Required task >>
Repeat the data verbatim.

┌────────

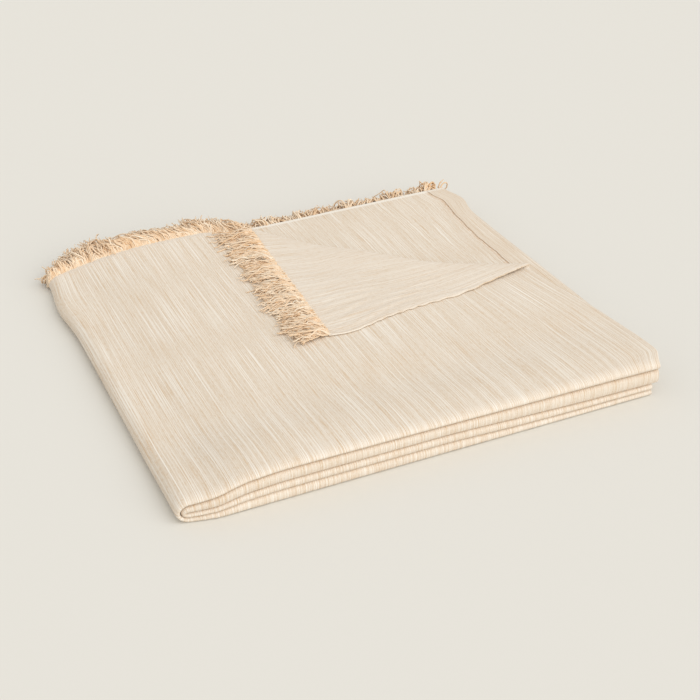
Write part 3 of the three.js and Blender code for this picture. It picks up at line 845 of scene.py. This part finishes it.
@dataclass(frozen=True)
class YarnFringe:
    """A fringe of curly cut yarns along one edge of the cloth.

    Attributes:
        name: the piece's name.
        node: the CAD node that it replaces.
        edge: the edge of the cloth that it hangs from.
        lie: what its yarns lie on.
        yarns: how many there are.
        seed: of its random draws.
        lean: how far the yarns lean along the edge, over how far they stand off it.
        lean_spread: how unevenly they lean.
        end_lean: their lean towards the edge's end.
        rise: how far they arch up.
        droop: how far their tips hang.
        curl: the radius of their helix at the tip.
        waves: the fewest and the most turns of a yarn.
        start_curl: how much more those at the edge's start curl and rise.
        ends: the length of the yarns at the edge's start and end, over the others'.
        length: a yarn's length, drawn straight.
        reach: how much of that it stretches to.
        uneven: how unevenly long the yarns are.
        radius: a yarn's radius.
        lock: the width of the locks that lean and rise together.
        clump: how far a lock's roots are drawn together.
        inset: how deep in the cloth the yarns start.
        lean_fade: where along the edge the lean changes, as shares of it.
        start_fade: where the length changes near the start.
        end_fade: where the length changes near the end.
        start_width: how far from the start the yarns curl more.
        lean_in: the share of a yarn in which it turns to its lean.
        ragged: how much a yarn's lean differs from its lock's.
        phase_spread: how far the locks' helices are turned against each other.
        curl_spread: the least and the most that a yarn curls, over the others.
        curl_growth: the power by which its helix widens.
        wave_drift: how unevenly its turns are spaced.
        rises: what every yarn rises, and what its lock and its own draw add, over the rise.
        arch: how much sooner than its tip a yarn's arch comes down.
        droop_growth: the power by which it droops.
        heap: how high the yarns lie on each other, over their radius.
        settled: how much less a yarn's tip arches on the pack.
        lift_in: the share of a yarn in which it is lifted onto the pack.
        back_fade: where behind the pack's edge the yarns begin to hang, and hang fully.
        back_drop: how far yarns on the pack may hang down behind it.
        thick_spread: a yarn's least and greatest radius, over the radius.
        taper: how much thinner a yarn's tip is.
        cap: the length of its closed ends.
        puff_from: above this height the fringe is pressed down softly.
        puff: the most that it can stand over that height.
        tone_lock: how many neighbouring yarns share a part of their tone.
        tone_shares: a yarn's own part of its tone, and the shared part.
        steps: rings along a yarn.
        sides: corners round a yarn.
    """

    name: str
    node: str
    edge: str
    lie: Lie
    yarns: int
    seed: int
    lean: float = 0.0
    lean_spread: float = 0.25
    end_lean: float = 0.0
    rise: float = 0.005
    droop: float = 0.004
    curl: float = 0.0022
    waves: tuple[float, float] = (1.4, 3.2)
    start_curl: float = 0.0
    ends: tuple[float, float] = (1.0, 1.0)
    length: float = 0.050
    reach: float = 0.88
    uneven: float = 0.12
    radius: float = 0.0009
    lock: float = 0.009
    clump: float = 0.0
    inset: float = 0.002
    lean_fade: tuple[float, float] = (0.45, 0.9)
    start_fade: tuple[float, float] = (0.04, 0.13)
    end_fade: tuple[float, float] = (0.82, 0.93)
    start_width: float = 0.014
    lean_in: float = 0.35
    ragged: float = 0.6
    phase_spread: float = 1.5
    curl_spread: tuple[float, float] = (0.5, 1.4)
    curl_growth: float = 0.6
    wave_drift: float = 0.25
    rises: tuple[float, float, float] = (0.7, 0.6, 0.5)
    arch: float = 1.15
    droop_growth: float = 1.7
    heap: float = 1.6
    settled: float = 0.4
    lift_in: float = 0.7
    back_fade: tuple[float, float] = (-0.004, 0.020)
    back_drop: float = 0.012
    thick_spread: tuple[float, float] = (0.75, 1.25)
    taper: float = 0.35
    cap: float = 0.0004
    puff_from: float = 0.047
    puff: float = 0.0105
    tone_lock: int = 14
    tone_shares: tuple[float, float] = (0.55, 0.45)
    steps: int = 16
    sides: int = 5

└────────

Complete answer >>
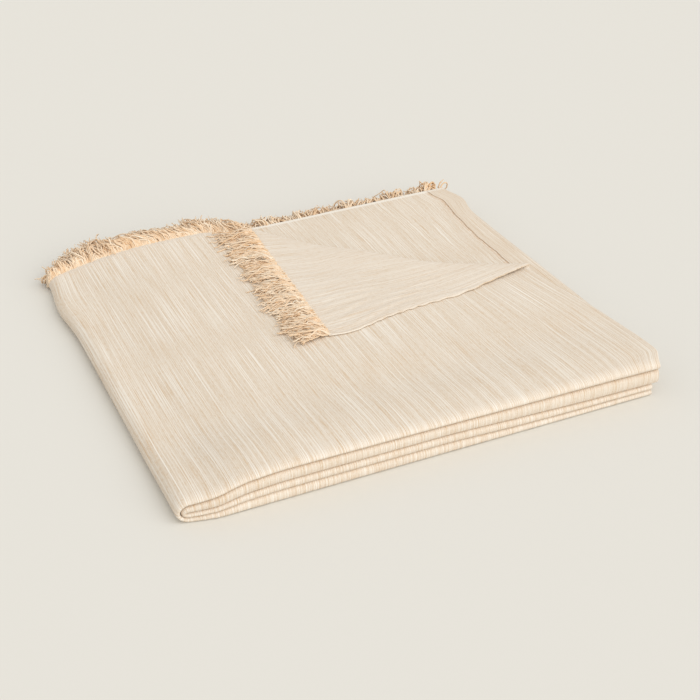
Write part 3 of the three.js and Blender code for this picture. It picks up at line 845 of scene.py. This part finishes it.
@dataclass(frozen=True)
class YarnFringe:
    """A fringe of curly cut yarns along one edge of the cloth.

    Attributes:
        name: the piece's name.
        node: the CAD node that it replaces.
        edge: the edge of the cloth that it hangs from.
        lie: what its yarns lie on.
        yarns: how many there are.
        seed: of its random draws.
        lean: how far the yarns lean along the edge, over how far they stand off it.
        lean_spread: how unevenly they lean.
        end_lean: their lean towards the edge's end.
        rise: how far they arch up.
        droop: how far their tips hang.
        curl: the radius of their helix at the tip.
        waves: the fewest and the most turns of a yarn.
        start_curl: how much more those at the edge's start curl and rise.
        ends: the length of the yarns at the edge's start and end, over the others'.
        length: a yarn's length, drawn straight.
        reach: how much of that it stretches to.
        uneven: how unevenly long the yarns are.
        radius: a yarn's radius.
        lock: the width of the locks that lean and rise together.
        clump: how far a lock's roots are drawn together.
        inset: how deep in the cloth the yarns start.
        lean_fade: where along the edge the lean changes, as shares of it.
        start_fade: where the length changes near the start.
        end_fade: where the length changes near the end.
        start_width: how far from the start the yarns curl more.
        lean_in: the share of a yarn in which it turns to its lean.
        ragged: how much a yarn's lean differs from its lock's.
        phase_spread: how far the locks' helices are turned against each other.
        curl_spread: the least and the most that a yarn curls, over the others.
        curl_growth: the power by which its helix widens.
        wave_drift: how unevenly its turns are spaced.
        rises: what every yarn rises, and what its lock and its own draw add, over the rise.
        arch: how much sooner than its tip a yarn's arch comes down.
        droop_growth: the power by which it droops.
        heap: how high the yarns lie on each other, over their radius.
        settled: how much less a yarn's tip arches on the pack.
        lift_in: the share of a yarn in which it is lifted onto the pack.
        back_fade: where behind the pack's edge the yarns begin to hang, and hang fully.
        back_drop: how far yarns on the pack may hang down behind it.
        thick_spread: a yarn's least and greatest radius, over the radius.
        taper: how much thinner a yarn's tip is.
        cap: the length of its closed ends.
        puff_from: above this height the fringe is pressed down softly.
        puff: the most that it can stand over that height.
        tone_lock: how many neighbouring yarns share a part of their tone.
        tone_shares: a yarn's own part of its tone, and the shared part.
        steps: rings along a yarn.
        sides: corners round a yarn.
    """

    name: str
    node: str
    edge: str
    lie: Lie
    yarns: int
    seed: int
    lean: float = 0.0
    lean_spread: float = 0.25
    end_lean: float = 0.0
    rise: float = 0.005
    droop: float = 0.004
    curl: float = 0.0022
    waves: tuple[float, float] = (1.4, 3.2)
    start_curl: float = 0.0
    ends: tuple[float, float] = (1.0, 1.0)
    length: float = 0.050
    reach: float = 0.88
    uneven: float = 0.12
    radius: float = 0.0009
    lock: float = 0.009
    clump: float = 0.0
    inset: float = 0.002
    lean_fade: tuple[float, float] = (0.45, 0.9)
    start_fade: tuple[float, float] = (0.04, 0.13)
    end_fade: tuple[float, float] = (0.82, 0.93)
    start_width: float = 0.014
    lean_in: float = 0.35
    ragged: float = 0.6
    phase_spread: float = 1.5
    curl_spread: tuple[float, float] = (0.5, 1.4)
    curl_growth: float = 0.6
    wave_drift: float = 0.25
    rises: tuple[float, float, float] = (0.7, 0.6, 0.5)
    arch: float = 1.15
    droop_growth: float = 1.7
    heap: float = 1.6
    settled: float = 0.4
    lift_in: float = 0.7
    back_fade: tuple[float, float] = (-0.004, 0.020)
    back_drop: float = 0.012
    thick_spread: tuple[float, float] = (0.75, 1.25)
    taper: float = 0.35
    cap: float = 0.0004
    puff_from: float = 0.047
    puff: float = 0.0105
    tone_lock: int = 14
    tone_shares: tuple[float, float] = (0.55, 0.45)
    steps: int = 16
    sides: int = 5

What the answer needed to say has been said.